Do you trust your Ohio doctor? We all want to, but it turns out that there are some areas of medicine where incompetent doctors are performing surgery. Surgery that people think is routine until it is too late to do something about it. Call it nip and tuck for the common person (versus the wealthy), but the truth is that there are many doctors performing cosmetic surgery that have not much more than a basic medical license.

One example chronicles a Kentucky woman who was scheduled for a hysterectomy when her OB/GYN suggested they do a little tummy tuck at the same time. The woman thought it was a good idea and agreed, with very little investigation. After all, the doctor was her OB/GYN and had delivered her last baby. It turns out he should have stuck to delivering babies, because he cut a seven-inch hole in the woman’s abdomen, which subsequently burst and required emergency surgery and a medically induced coma just to survive. After eight more years and four more surgeries, she ultimately settled her lawsuit with the doctor.

The Chief of Surgery at the University of Pennsylvania recently said that pretty much anyone can call themselves a plastic surgeon with very little training. And with tough economic times affecting the medical profession as well, more doctors appear to be moonlighting as plastic surgeons. Even board-approved plastic surgeons make mistakes, but the chances are greatly reduced. The American Society of Plastic Surgeons says that, under the right conditions (read that board-approved) a death occurs in only one out of every 50,000 patients.

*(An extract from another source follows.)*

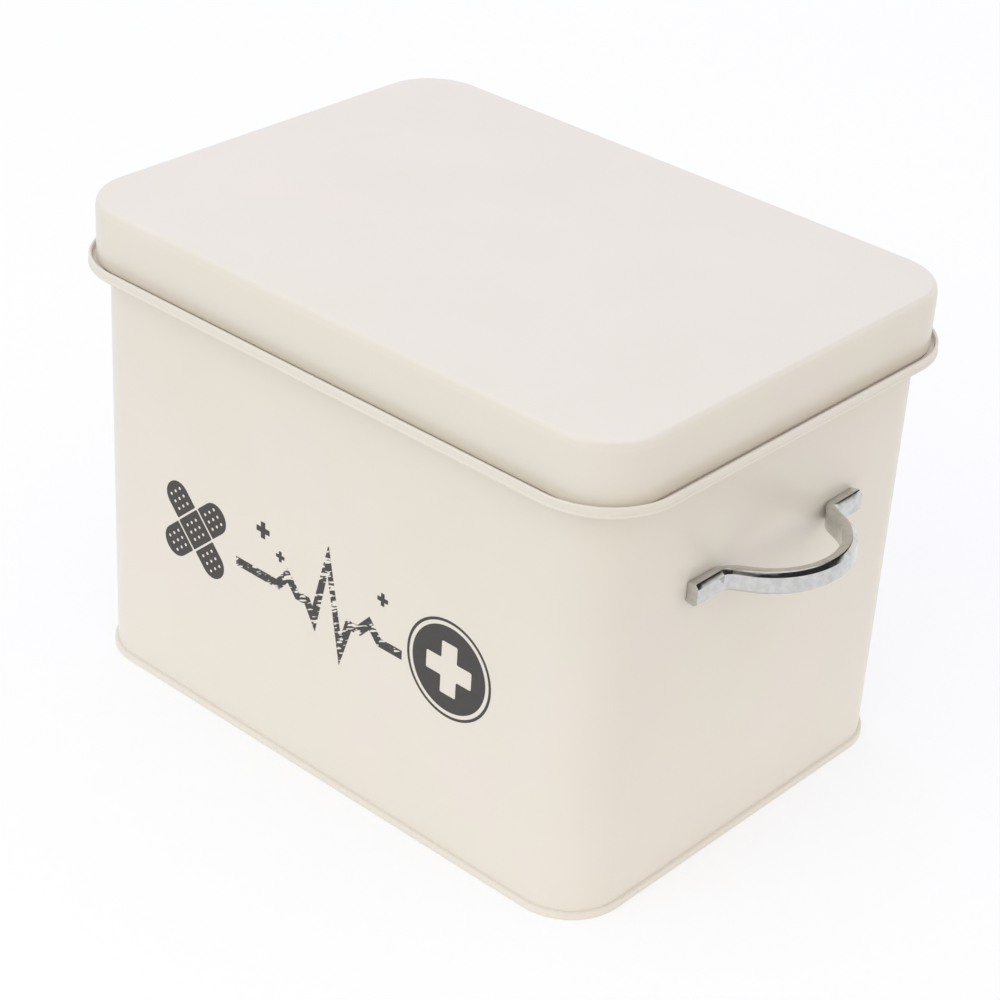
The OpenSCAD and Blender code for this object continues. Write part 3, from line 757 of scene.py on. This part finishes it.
def mirrored_room(tree, way, straight):
    """What the chrome mirrors: a white room with an unlit stretch of wall, between the table and the
    roof lamp at the right. Seen straight it is plain white."""
    white, dark = (1.0, 1.0, 1.0, 1.0), (0.03, 0.03, 0.03, 1.0)
    table_up, away_from_front, rightward = (-0.255, -0.413, 0.874), (0.8, 0.6, 0.0), (1.0, 0.0, 0.0)
    lamp_way = (-0.2, 0.1, 0.975)
    table_edge, table_end, wall_edge, wall_end = -0.07, 0.08, -0.42, -0.24
    lamp_edge, lamp_end = math.cos(math.radians(31)), math.cos(math.radians(36))
    above_table = facing(tree, way, table_up, table_edge, table_end)
    off_the_front = facing(tree, way, away_from_front, wall_edge, wall_end)
    off_the_left = facing(tree, way, rightward, wall_edge, wall_end)
    off_the_roof = facing(tree, way, lamp_way, lamp_edge, lamp_end)
    unlit = above_table
    for share in (off_the_front, off_the_left, off_the_roof):
        unlit = add(tree, "ShaderNodeMath", {"operation": "MULTIPLY"}, [(unlit, 0), (share, 1)]).outputs[0]
    room = add(tree, "ShaderNodeMix", {"data_type": "RGBA", 6: white, 7: dark}, [(unlit, 0)])
    seen_room = add(tree, "ShaderNodeMix", {"data_type": "RGBA", 7: white},
                    [(straight, 0), (room.outputs[2], 6)])
    return add(tree, "ShaderNodeBackground", {"Strength": 1.0}, [(seen_room.outputs[2], "Color")])


def light_tent():
    """The world: the cloth lights matt surfaces, chrome mirrors the room, and seen straight it is white."""
    world = bpy.data.worlds.new("light_tent")
    bpy.context.scene.world = world
    world.use_nodes = True
    tree = world.node_tree
    tree.nodes.clear()
    out = tree.nodes.new("ShaderNodeOutputWorld")
    way = add(tree, "ShaderNodeTexCoord", {}).outputs["Generated"]
    ray = add(tree, "ShaderNodeLightPath", {})
    straight = add(tree, "ShaderNodeMath", {"operation": "MAXIMUM"},
                   [(ray.outputs["Is Camera Ray"], 0), (ray.outputs["Is Transmission Ray"], 1)]).outputs[0]
    seen = add(tree, "ShaderNodeMath", {"operation": "MAXIMUM"},
               [(straight, 0), (ray.outputs["Is Glossy Ray"], 1)])
    both = add(tree, "ShaderNodeMixShader", {},
               [(seen.outputs[0], 0), (tent_cloth(tree, way).outputs[0], 1),
                (mirrored_room(tree, way, straight).outputs[0], 2)])
    tree.links.new(both.outputs[0], out.inputs["Surface"])


def soft_box(name, place, aim, width, power, colour):
    """A square lamp with a diffuser, aimed at a point."""
    data = bpy.data.lights.new(name, "AREA")
    data.size = width
    data.energy = power
    data.color = colour
    lamp = bpy.data.objects.new(name, data)
    lamp.location = place
    lamp.rotation_euler = (Vector(aim) - Vector(place)).to_track_quat("-Z", "Y").to_euler()
    lamp.visible_camera = False
    lamp.visible_glossy = False
    bpy.context.scene.collection.objects.link(lamp)


FLOOR_HALF = 4.0
bm = bmesh.new()
bmesh.ops.create_grid(bm, x_segments=1, y_segments=1, size=FLOOR_HALF)
floor = finish_mesh(bm, "studio_floor", studio_floor_paint())

light_tent()
soft_box("key_soft_box", place=(0.05, -1.25, 1.25), aim=(0, 0, 0.1), width=1.2, power=4.8,
         colour=(0.96, 1.0, 0.79))

view = bpy.data.cameras.new("catalogue_camera")
view.sensor_width = CAMERA_SENSOR
view.lens = CAMERA_LENS
view.clip_start, view.clip_end = CAMERA_RANGE
camera = bpy.data.objects.new("catalogue_camera", view)
camera.location = CAMERA_PLACE
camera.rotation_euler = [math.radians(a) for a in CAMERA_TURN]
bpy.context.scene.collection.objects.link(camera)
bpy.context.scene.camera = camera
bpy.context.scene.view_settings.view_transform = "Standard"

While most states continue to allow ordinary doctors to perform cosmetic surgery, the risk that your surgery may be performed by an incompetent doctor increases exponentially when he or she is not board-approved. But whether or not a doctor has attained the desired credentials, any doctor that causes a wrongful death or seriously injures a patient through medical malpractice is liable for the damage caused. In Ohio, an attorney devoted to helping victims of botched surgeries and other medical malpractice may help hold those accountable for their errors to the fullest extent of the law.